> REQUIREMENT:
Produce the listing below again, exactly as shown.

### AVAILABLE DATA

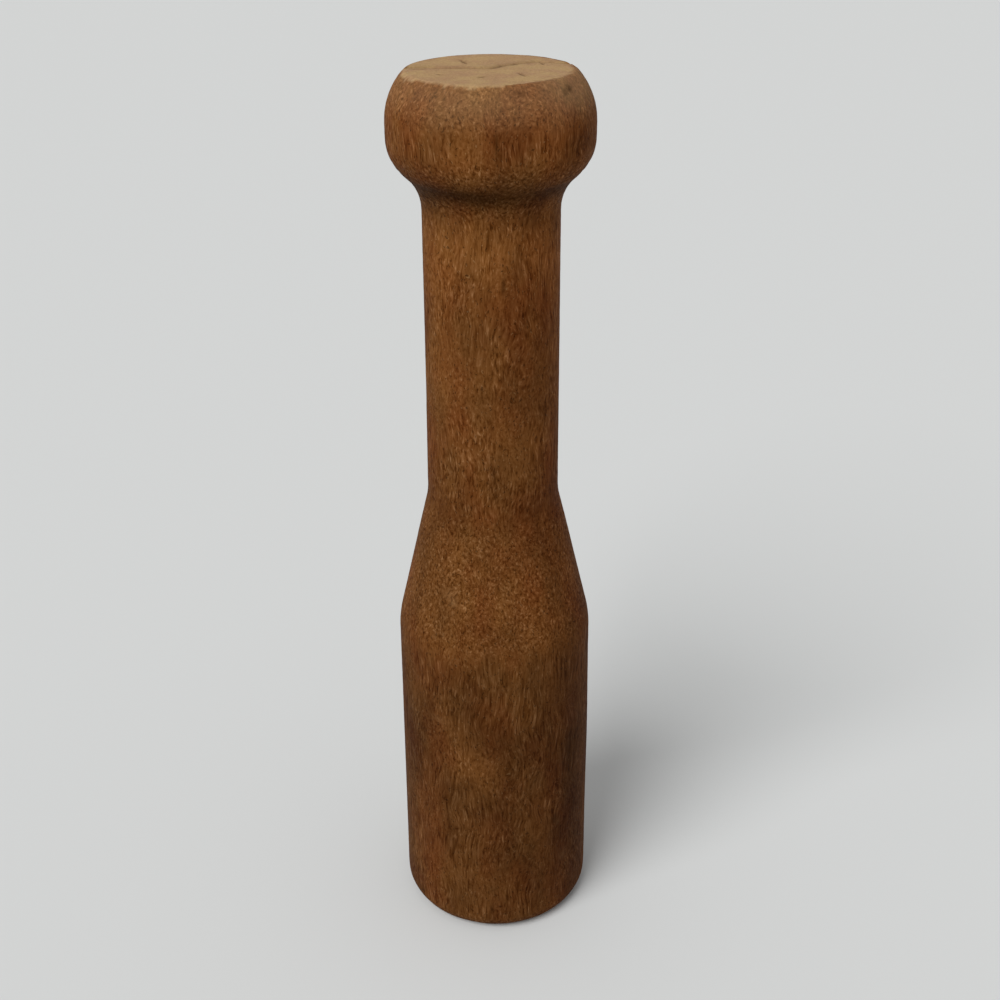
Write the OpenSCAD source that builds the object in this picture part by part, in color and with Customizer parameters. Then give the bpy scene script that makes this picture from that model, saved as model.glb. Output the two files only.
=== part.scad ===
// Hand pestle, turned on a lathe from one billet of hardwood.
// The axis is +Z and the origin is the centre of the flat foot.

/* [Overall] */
// Height from the flat of the foot to the flat top
total_h = 139.7; // [120:0.1:180]

/* [Body] */
// Height of the crushing body, from the foot to the shoulder break
body_h = 54.7; // [35:0.1:65]
// Diameter of the body at the foot, before its edge is rounded
foot_d = 31.3; // [28:0.1:40]
// Diameter of the body at the shoulder break
shoulder_d = 30.5; // [27:0.1:38]
// Radius that rounds the edge of the foot
foot_round = 2.9; // [0.5:0.1:6]
// Radius that softens the shoulder break
shoulder_round = 15; // [2:0.5:24]

/* [Neck] */
// Height of the cone that narrows the body into the neck
taper_h = 22.3; // [14:0.1:30]
// Diameter of the neck where the cone runs out
neck_low_d = 19.8; // [16:0.1:24]
// Diameter of the neck under the knob
neck_high_d = 19.5; // [15:0.1:24]
// Radius that sweeps the cone into the neck
neck_sweep = 12; // [2:0.5:30]
// Radius of the hollow between the neck and the knob
cove_r = 6.5; // [3:0.1:9]

/* [Knob] */
// Largest diameter of the knob
knob_d = 28.8; // [26:0.1:32]
// Radius of the knob's underside
knob_under_r = 6.2; // [4:0.1:8]
// Height of the straight belt round the widest part of the knob
knob_belt_h = 2; // [0.5:0.1:4]
// Height of the crown, from the belt to the flat top
crown_h = 6.8; // [6:0.1:9]
// Diameter of the flat top, before its edge is worn round
top_d = 23.2; // [20:0.1:25]
// Radius that the worn edge of the flat top has
top_edge_round = 0.6; // [0.1:0.1:1.5]

/* [Hidden] */

// Facets round the axis, and steps along each arc of the outline
$fn = 96;
arc_steps = 8;

wood_brown = [0.46, 0.28, 0.15];

// An outline point is [distance from the axis, height above the foot]
foot_corner = [foot_d / 2, 0];
shoulder_corner = [shoulder_d / 2, body_h];
neck_corner = [neck_low_d / 2, body_h + taper_h];

// The belt sits a crown below the top
belt_top_z = total_h - crown_h;
belt_low_z = belt_top_z - knob_belt_h;

// The underside arc ends level with the low edge of the belt
under_centre = [knob_d / 2 - knob_under_r, belt_low_z];

// The cove arc touches the neck and the underside arc, so its centre lies one cove
// radius off the neck and the sum of both radii from the centre of the underside arc
cove_centre_x = neck_high_d / 2 + cove_r;
cove_rise = sqrt(pow(knob_under_r + cove_r, 2) - pow(cove_centre_x - under_centre[0], 2));
cove_centre = [cove_centre_x, belt_low_z - cove_rise];
cove_swing = atan2(cove_rise, under_centre[0] - cove_centre_x);

// The crown arc leaves the belt upright and passes through the edge of the flat top
crown_inset = (knob_d - top_d) / 2;
crown_r = (pow(crown_inset, 2) + pow(crown_h, 2)) / (2 * crown_inset);
crown_centre = [knob_d / 2 - crown_r, belt_top_z];

// The worn edge touches the crown arc from inside and the flat top from below
edge_drop = crown_h - top_edge_round;
edge_centre = [
  crown_centre[0] + sqrt(pow(crown_r - top_edge_round, 2) - pow(edge_drop, 2)),
  total_h - top_edge_round
];
edge_angle = asin(edge_drop / (crown_r - top_edge_round));

function unit(v) = v / norm(v);

// Points on an arc about a centre, from one angle to another
function arc(centre, r, from, to) = [
  for (i = [0 : arc_steps])
    let (angle = from + (to - from) * i / arc_steps)
    centre + r * [cos(angle), sin(angle)]
];

// Arc of radius r in the corner that the path a, b, c makes at b
function rounded_corner(a, b, c, r) =
  let (
    back = unit(a - b),
    ahead = unit(c - b),
    half = acos(back * ahead) / 2,
    centre = b + unit(back + ahead) * r / sin(half),
    start = b + back * r / tan(half) - centre,
    from = atan2(start[1], start[0]),
    side = sign(ahead[0] * back[1] - ahead[1] * back[0])
  )
  arc(centre, r, from, from + side * (180 - 2 * half));

function body_outline() = concat(
  rounded_corner([0, 0], foot_corner, shoulder_corner, foot_round),
  rounded_corner(foot_corner, shoulder_corner, neck_corner, shoulder_round)
);

function neck_outline() = concat(
  rounded_corner(shoulder_corner, neck_corner, [neck_high_d / 2, cove_centre[1]], neck_sweep),
  arc(cove_centre, cove_r, 180, cove_swing)
);

function knob_outline() = concat(
  arc(under_centre, knob_under_r, cove_swing - 180, 0),
  arc(crown_centre, crown_r, 0, edge_angle),
  arc(edge_centre, top_edge_round, edge_angle, 90)
);

module pestle() {
  color(wood_brown)
    rotate_extrude()
      polygon(concat([[0, 0]], body_outline(), neck_outline(), knob_outline(), [[0, total_h]]));
}

pestle();
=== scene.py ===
import math
import random

import bpy
import numpy as np
from mathutils import Matrix, Vector, noise


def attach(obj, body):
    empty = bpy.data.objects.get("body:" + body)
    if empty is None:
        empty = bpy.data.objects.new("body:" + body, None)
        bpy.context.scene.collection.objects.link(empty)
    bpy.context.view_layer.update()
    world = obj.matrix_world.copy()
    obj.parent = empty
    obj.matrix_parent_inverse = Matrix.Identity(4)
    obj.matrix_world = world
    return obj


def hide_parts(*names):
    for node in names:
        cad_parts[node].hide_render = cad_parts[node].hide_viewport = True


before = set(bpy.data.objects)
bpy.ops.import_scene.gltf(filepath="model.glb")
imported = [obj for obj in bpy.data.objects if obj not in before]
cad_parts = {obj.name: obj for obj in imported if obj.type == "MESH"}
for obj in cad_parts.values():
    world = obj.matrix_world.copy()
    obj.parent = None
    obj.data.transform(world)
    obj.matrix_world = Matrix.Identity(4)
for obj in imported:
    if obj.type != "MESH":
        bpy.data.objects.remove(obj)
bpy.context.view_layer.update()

MM = 0.001
NODE = "pestle"
PIECE = "turned_pestle"

# Mesh density: columns round the axis, and the step between rows in each zone
COLUMNS = 320
FOOT_FACE_STEP = 1.1
FOOT_EDGE_STEP = 0.4
SIDE_STEP = 0.88
KNOB_STEP = 0.42
TOP_FACE_STEP = 0.17
CENTRE_RADIUS = 0.08

# Seed of the noise that makes the drying checks wander
NOISE_SEED = 3

# Heights that part the zones
FOOT_EDGE_TOP = 3.2
KNOB_FROM = 119.0
FLAT_MARGIN = 0.02

# Middle of the growth rings on the flat top and on the foot
TOP_PITH = (-0.23, 0.63)
FOOT_PITH = (0.5, -0.4)

# Camera of the photograph
CAMERA_AT = (12.22, -184.31, 172.48)
CAMERA_TURN = 3.485
CAMERA_TILT = 62.182
CAMERA_ROLL = -0.296
SENSOR_WIDTH = 36.0
LENS = 48.52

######

> SOLVED PROBLEM:
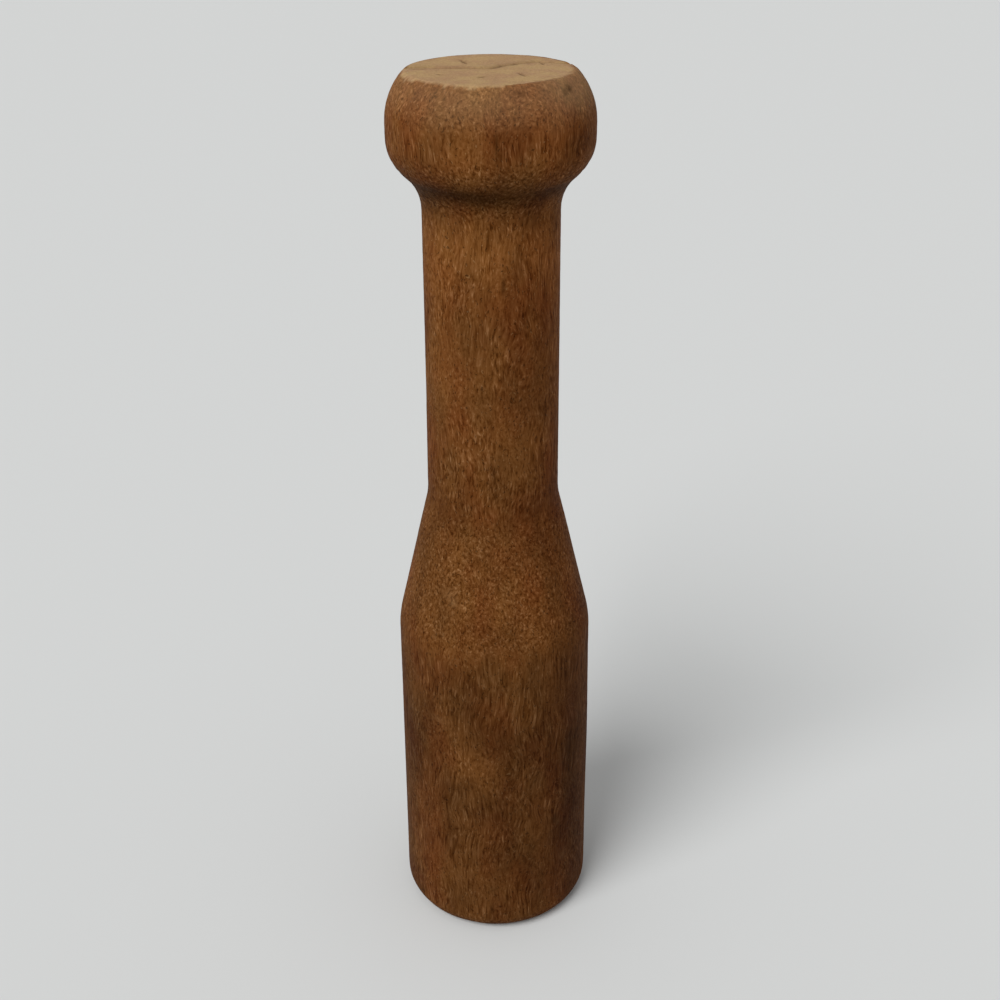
Write the OpenSCAD source that builds the object in this picture part by part, in color and with Customizer parameters. Then give the bpy scene script that makes this picture from that model, saved as model.glb. Output the two files only.
=== part.scad ===
// Hand pestle, turned on a lathe from one billet of hardwood.
// The axis is +Z and the origin is the centre of the flat foot.

/* [Overall] */
// Height from the flat of the foot to the flat top
total_h = 139.7; // [120:0.1:180]

/* [Body] */
// Height of the crushing body, from the foot to the shoulder break
body_h = 54.7; // [35:0.1:65]
// Diameter of the body at the foot, before its edge is rounded
foot_d = 31.3; // [28:0.1:40]
// Diameter of the body at the shoulder break
shoulder_d = 30.5; // [27:0.1:38]
// Radius that rounds the edge of the foot
foot_round = 2.9; // [0.5:0.1:6]
// Radius that softens the shoulder break
shoulder_round = 15; // [2:0.5:24]

/* [Neck] */
// Height of the cone that narrows the body into the neck
taper_h = 22.3; // [14:0.1:30]
// Diameter of the neck where the cone runs out
neck_low_d = 19.8; // [16:0.1:24]
// Diameter of the neck under the knob
neck_high_d = 19.5; // [15:0.1:24]
// Radius that sweeps the cone into the neck
neck_sweep = 12; // [2:0.5:30]
// Radius of the hollow between the neck and the knob
cove_r = 6.5; // [3:0.1:9]

/* [Knob] */
// Largest diameter of the knob
knob_d = 28.8; // [26:0.1:32]
// Radius of the knob's underside
knob_under_r = 6.2; // [4:0.1:8]
// Height of the straight belt round the widest part of the knob
knob_belt_h = 2; // [0.5:0.1:4]
// Height of the crown, from the belt to the flat top
crown_h = 6.8; // [6:0.1:9]
// Diameter of the flat top, before its edge is worn round
top_d = 23.2; // [20:0.1:25]
// Radius that the worn edge of the flat top has
top_edge_round = 0.6; // [0.1:0.1:1.5]

/* [Hidden] */

// Facets round the axis, and steps along each arc of the outline
$fn = 96;
arc_steps = 8;

wood_brown = [0.46, 0.28, 0.15];

// An outline point is [distance from the axis, height above the foot]
foot_corner = [foot_d / 2, 0];
shoulder_corner = [shoulder_d / 2, body_h];
neck_corner = [neck_low_d / 2, body_h + taper_h];

// The belt sits a crown below the top
belt_top_z = total_h - crown_h;
belt_low_z = belt_top_z - knob_belt_h;

// The underside arc ends level with the low edge of the belt
under_centre = [knob_d / 2 - knob_under_r, belt_low_z];

// The cove arc touches the neck and the underside arc, so its centre lies one cove
// radius off the neck and the sum of both radii from the centre of the underside arc
cove_centre_x = neck_high_d / 2 + cove_r;
cove_rise = sqrt(pow(knob_under_r + cove_r, 2) - pow(cove_centre_x - under_centre[0], 2));
cove_centre = [cove_centre_x, belt_low_z - cove_rise];
cove_swing = atan2(cove_rise, under_centre[0] - cove_centre_x);

// The crown arc leaves the belt upright and passes through the edge of the flat top
crown_inset = (knob_d - top_d) / 2;
crown_r = (pow(crown_inset, 2) + pow(crown_h, 2)) / (2 * crown_inset);
crown_centre = [knob_d / 2 - crown_r, belt_top_z];

// The worn edge touches the crown arc from inside and the flat top from below
edge_drop = crown_h - top_edge_round;
edge_centre = [
  crown_centre[0] + sqrt(pow(crown_r - top_edge_round, 2) - pow(edge_drop, 2)),
  total_h - top_edge_round
];
edge_angle = asin(edge_drop / (crown_r - top_edge_round));

function unit(v) = v / norm(v);

// Points on an arc about a centre, from one angle to another
function arc(centre, r, from, to) = [
  for (i = [0 : arc_steps])
    let (angle = from + (to - from) * i / arc_steps)
    centre + r * [cos(angle), sin(angle)]
];

// Arc of radius r in the corner that the path a, b, c makes at b
function rounded_corner(a, b, c, r) =
  let (
    back = unit(a - b),
    ahead = unit(c - b),
    half = acos(back * ahead) / 2,
    centre = b + unit(back + ahead) * r / sin(half),
    start = b + back * r / tan(half) - centre,
    from = atan2(start[1], start[0]),
    side = sign(ahead[0] * back[1] - ahead[1] * back[0])
  )
  arc(centre, r, from, from + side * (180 - 2 * half));

function body_outline() = concat(
  rounded_corner([0, 0], foot_corner, shoulder_corner, foot_round),
  rounded_corner(foot_corner, shoulder_corner, neck_corner, shoulder_round)
);

function neck_outline() = concat(
  rounded_corner(shoulder_corner, neck_corner, [neck_high_d / 2, cove_centre[1]], neck_sweep),
  arc(cove_centre, cove_r, 180, cove_swing)
);

function knob_outline() = concat(
  arc(under_centre, knob_under_r, cove_swing - 180, 0),
  arc(crown_centre, crown_r, 0, edge_angle),
  arc(edge_centre, top_edge_round, edge_angle, 90)
);

module pestle() {
  color(wood_brown)
    rotate_extrude()
      polygon(concat([[0, 0]], body_outline(), neck_outline(), knob_outline(), [[0, total_h]]));
}

pestle();
=== scene.py ===
import math
import random

import bpy
import numpy as np
from mathutils import Matrix, Vector, noise


def attach(obj, body):
    empty = bpy.data.objects.get("body:" + body)
    if empty is None:
        empty = bpy.data.objects.new("body:" + body, None)
        bpy.context.scene.collection.objects.link(empty)
    bpy.context.view_layer.update()
    world = obj.matrix_world.copy()
    obj.parent = empty
    obj.matrix_parent_inverse = Matrix.Identity(4)
    obj.matrix_world = world
    return obj


def hide_parts(*names):
    for node in names:
        cad_parts[node].hide_render = cad_parts[node].hide_viewport = True


before = set(bpy.data.objects)
bpy.ops.import_scene.gltf(filepath="model.glb")
imported = [obj for obj in bpy.data.objects if obj not in before]
cad_parts = {obj.name: obj for obj in imported if obj.type == "MESH"}
for obj in cad_parts.values():
    world = obj.matrix_world.copy()
    obj.parent = None
    obj.data.transform(world)
    obj.matrix_world = Matrix.Identity(4)
for obj in imported:
    if obj.type != "MESH":
        bpy.data.objects.remove(obj)
bpy.context.view_layer.update()

MM = 0.001
NODE = "pestle"
PIECE = "turned_pestle"

# Mesh density: columns round the axis, and the step between rows in each zone
COLUMNS = 320
FOOT_FACE_STEP = 1.1
FOOT_EDGE_STEP = 0.4
SIDE_STEP = 0.88
KNOB_STEP = 0.42
TOP_FACE_STEP = 0.17
CENTRE_RADIUS = 0.08

# Seed of the noise that makes the drying checks wander
NOISE_SEED = 3

# Heights that part the zones
FOOT_EDGE_TOP = 3.2
KNOB_FROM = 119.0
FLAT_MARGIN = 0.02

# Middle of the growth rings on the flat top and on the foot
TOP_PITH = (-0.23, 0.63)
FOOT_PITH = (0.5, -0.4)

# Camera of the photograph
CAMERA_AT = (12.22, -184.31, 172.48)
CAMERA_TURN = 3.485
CAMERA_TILT = 62.182
CAMERA_ROLL = -0.296
SENSOR_WIDTH = 36.0
LENS = 48.52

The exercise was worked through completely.